Exercise details:
Reproduce each line exactly. Skip none.
----- Raw data -----
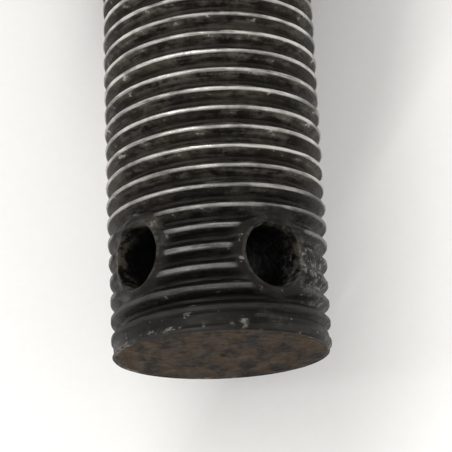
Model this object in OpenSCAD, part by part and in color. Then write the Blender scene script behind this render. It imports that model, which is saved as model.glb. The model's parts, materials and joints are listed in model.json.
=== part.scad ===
// Male rod end bearing with a greased spherical plain bearing.
// Millimetres. The origin is the centre of the ball. Z is the axis of the bore,
// and the threaded shank points along -Y.

/* [Shank] */
// Major diameter of the shank's thread (5/8 inch)
thread_d = 15.875; // [14:0.005:20]
// Pitch of the thread (18 threads to the inch)
thread_pitch = 1.4111; // [1.25:0.0001:1.8]
// Length of the thread, from the neck's shoulder to the tip
thread_len = 50.8; // [40:0.05:62]
// Distance from the ball's centre to the tip
eye_to_tip = 79.375; // [72:0.005:100]
// Diameter of the flat end face, inside the tip's chamfer
tip_face_d = 15; // [11:0.1:15.4]
// How far the neck's shoulder stands out over the thread
shoulder_step = 1.45; // [0.6:0.05:3]

/* [Split pin holes] */
// Diameter of the two holes that cross near the tip (11/64 inch)
pin_hole_d = 4.37; // [3:0.01:5]
// Distance of the first hole's centre from the tip
pin_hole_from_tip = 5.6; // [4.5:0.1:10]
// How much further from the tip the second hole is
pin_hole_stagger = 0.7; // [0:0.1:2]
// Angle of the first hole from +Z, towards +X
pin_hole_angle = 32; // [0:0.1:90]
// Angle between the two holes
pin_hole_spread = 82; // [60:1:90]
// Width of the countersink at each mouth
pin_hole_chamfer = 0.35; // [0.1:0.05:0.8]

/* [Ball] */
// Diameter of the bore
bore_d = 15.875; // [12:0.005:20]
// Width of the ball across its flat faces
ball_w = 15.875; // [14:0.005:20]
// Width of the flat ring around the bore
ball_land = 1.974; // [1.5:0.01:4]
// Chamfer at each end of the bore
bore_chamfer = 0.5; // [0.2:0.05:1]

/* [Outer ring] */
// Width of the outer ring
ring_w = 10; // [8.4:0.1:12.4]
// Wall of the outer ring at its middle
ring_wall = 2.33; // [2:0.01:4]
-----
Exercise result:
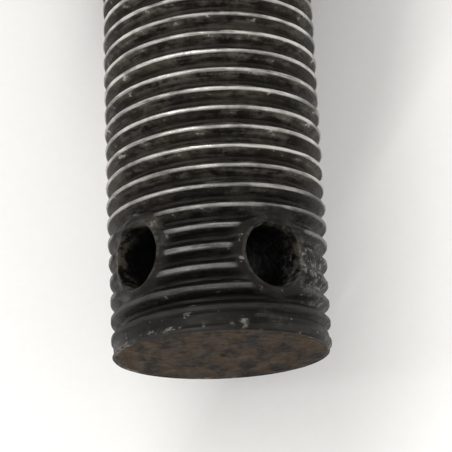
Model this object in OpenSCAD, part by part and in color. Then write the Blender scene script behind this render. It imports that model, which is saved as model.glb. The model's parts, materials and joints are listed in model.json.
=== part.scad ===
// Male rod end bearing with a greased spherical plain bearing.
// Millimetres. The origin is the centre of the ball. Z is the axis of the bore,
// and the threaded shank points along -Y.

/* [Shank] */
// Major diameter of the shank's thread (5/8 inch)
thread_d = 15.875; // [14:0.005:20]
// Pitch of the thread (18 threads to the inch)
thread_pitch = 1.4111; // [1.25:0.0001:1.8]
// Length of the thread, from the neck's shoulder to the tip
thread_len = 50.8; // [40:0.05:62]
// Distance from the ball's centre to the tip
eye_to_tip = 79.375; // [72:0.005:100]
// Diameter of the flat end face, inside the tip's chamfer
tip_face_d = 15; // [11:0.1:15.4]
// How far the neck's shoulder stands out over the thread
shoulder_step = 1.45; // [0.6:0.05:3]

/* [Split pin holes] */
// Diameter of the two holes that cross near the tip (11/64 inch)
pin_hole_d = 4.37; // [3:0.01:5]
// Distance of the first hole's centre from the tip
pin_hole_from_tip = 5.6; // [4.5:0.1:10]
// How much further from the tip the second hole is
pin_hole_stagger = 0.7; // [0:0.1:2]
// Angle of the first hole from +Z, towards +X
pin_hole_angle = 32; // [0:0.1:90]
// Angle between the two holes
pin_hole_spread = 82; // [60:1:90]
// Width of the countersink at each mouth
pin_hole_chamfer = 0.35; // [0.1:0.05:0.8]

/* [Ball] */
// Diameter of the bore
bore_d = 15.875; // [12:0.005:20]
// Width of the ball across its flat faces
ball_w = 15.875; // [14:0.005:20]
// Width of the flat ring around the bore
ball_land = 1.974; // [1.5:0.01:4]
// Chamfer at each end of the bore
bore_chamfer = 0.5; // [0.2:0.05:1]

/* [Outer ring] */
// Width of the outer ring
ring_w = 10; // [8.4:0.1:12.4]
// Wall of the outer ring at its middle
ring_wall = 2.33; // [2:0.01:4]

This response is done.